I first started cruising haunted-doll listings after hearing a “Haunted Doll Watch” segment on the comedy-advice podcast “My Brother, My Brother, and Me.” The show’s McElroy brothers alternately chuckle and gasp over the toys as a kooky time-waster, and at first that was the reason that I browsed them, too. I was surprised at the volume: eBay has long been a destination for serious doll collectors hunting for antiques, but searching “haunted doll” yields hundreds of results (six hundred and sixty the last time I checked). The results range in price from around five dollars to the high hundreds. Initially, I would click on the dirty, slumped-over grotesqueries right away—but I discovered that once you’ve seen one cracked porcelain face with a dead-eyed pout, you’ve seen ’em all. Instead, it’s the sellers’ storytelling that provides the charge.


A doll is just a doll, but a haunted doll requires proof—or at least enough of a backstory that a prospective buyer can embrace the possibility of the supernatural. And so, in their item descriptions, the sellers are sincere, enthusiastic, authoritative; the text is peppered with scientific-sounding acronyms such as E.M.F. (electromagnetic field) and E.V.P. (electronic voice phenomenon). As if by common decree, most of the haunted dolls fall into one of three categories: baby, Victorian lady, and clown. The babyish dolls, like Dakota, are often advertised as containing the spirits of murdered children, while Victorian dolls tend to be sexual succubae, an improbable number of whom have been cursed by the Chilean sex demons Fiura and Trauco. The creepiness of the clown dolls is self-explanatory. In prose that varies wildly in grammatical correctness and punctuation (and is often formatted in bold Comic Sans, that typographic punch line), sellers report phenomena and knit together origin stories: “We have even heard laughs in the middle of the night I thought I could Handle it but this is a next level of haunted I need it gone,” posts a seller who goes by punkinleah. Another seller, dark_horse200, writes, “a client came to me, asking for me to research his doll and let him know whether or not the spirit that was within the doll was evil.” The results, as you might imagine, were not good: “When I went to contact him about what I found, the client had completely disappeared on me.” Just our luck: “Haunted Ouija doll - Blinks, Noisy, demonic spirit portal” ships for free anywhere in the United States. The shivery sincerity of the listings, and the lack of narrative polish, make the browsing experience feel like the online equivalent of wandering into a cluttered booth in a run-down antique mall off a country highway.

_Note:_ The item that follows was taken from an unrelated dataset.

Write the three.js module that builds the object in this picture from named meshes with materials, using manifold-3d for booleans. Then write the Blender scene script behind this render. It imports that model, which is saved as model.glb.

When dealing with a corporate behemoth like eBay, though, complications arise. The site prohibits the sale of “intangible items, or things that buyers can’t confirm that they’ve received.” Even more explicit: “Listings that offer someone’s ‘soul’ or a container that claims to have someone’s ‘soul’ aren’t allowed.” To comply, most sellers, like ackiej25, include a disclaimer that metaphysical activity is not guaranteed. The grudging legalistic language, when accompanied by a lengthy story recounting ghostly activity, only seems to reinforce the sellers’ veracity. Many of them put “for entertainment purposes only” in scare quotes, suggesting friendly collusion with the buyer. “Look, I have to say this doll’s not haunted,” the seller seems to wink. “But, between you and me, it’s totally haunted.”

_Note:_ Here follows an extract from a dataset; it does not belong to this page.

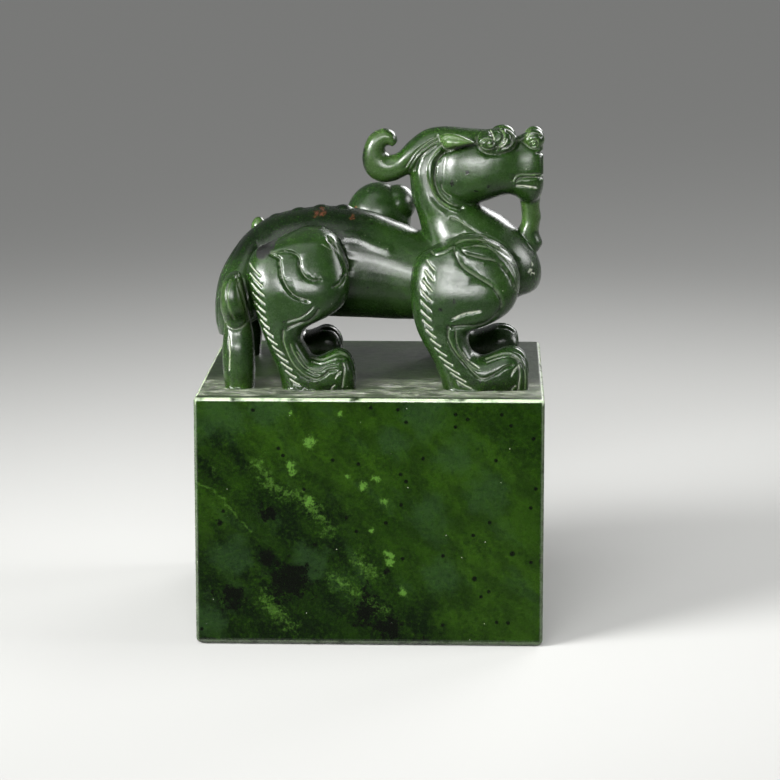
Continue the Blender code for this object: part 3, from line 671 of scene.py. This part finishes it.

And though I may declare that I don’t believe in ghosts, if the push-pull of my doll browsing is any indication, well, I very obviously believe in ghosts. The haunted dolls appeal to the same part of me that is too afraid to watch “The Babadook” but reads the Wikipedia summary right before bed. At the heart of my affinity might be what the critic Julia Kristeva calls “abjection,” in which desire and repulsion form “an inescapable boomerang.” I almost envy those who go through with a purchase, whether out of curiosity or true belief. Some first-person accounts make owning a haunted doll sound like having a fun roommate, but I’m far too suggestible to take the big leap from lurker to owner. The last thing I need is to be disfigured in my sleep by a jilted bride. I, too, might end up pleading, “I thought I could Handle it but this is a next level of haunted.”

But whether any of these dolls are truly haunted seems beside the point. As I scroll through pages of smudged cheeks and wonky eyes, pausing on “ ‘Gracelyn’ (not vampire)” and “Bethany, Sad, Lonely Spirit” and “MECA VERY OLD POWERFUL SOUL,” I feel smug that even a sprawling corporation like eBay, with all its accompanying blandness-inducing powers, can’t suppress the batty and outright bizarre. In their unapologetic weirdness and scrappy prose, haunted-doll listings offer a reprieve from the Internet age’s slick, ironic posturing and its distancing effects.

Are the sellers, too, sincere? I hope at least some of them are. Checking the user profiles reveals that some abruptly switched to the haunted-doll biz from different mercantile areas—but who’s to say they weren’t believers all along, even when they were only using eBay to unload Nokia accessories and secondhand clothes? Of the many profiles I’ve clicked through, nearly all have overwhelmingly positive rankings, and some have hundreds of satisfied customers. As for the buyers, their appreciation seems equally sincere. Their reviews convey confidence in the legitimacy of the sellers’ claims, corporate policies and skeptics be damned. As one satisfied buyer of a “Beautiful Antique Nun Doll” raves, “Thank You! Can’t wait to start experiencing things!!”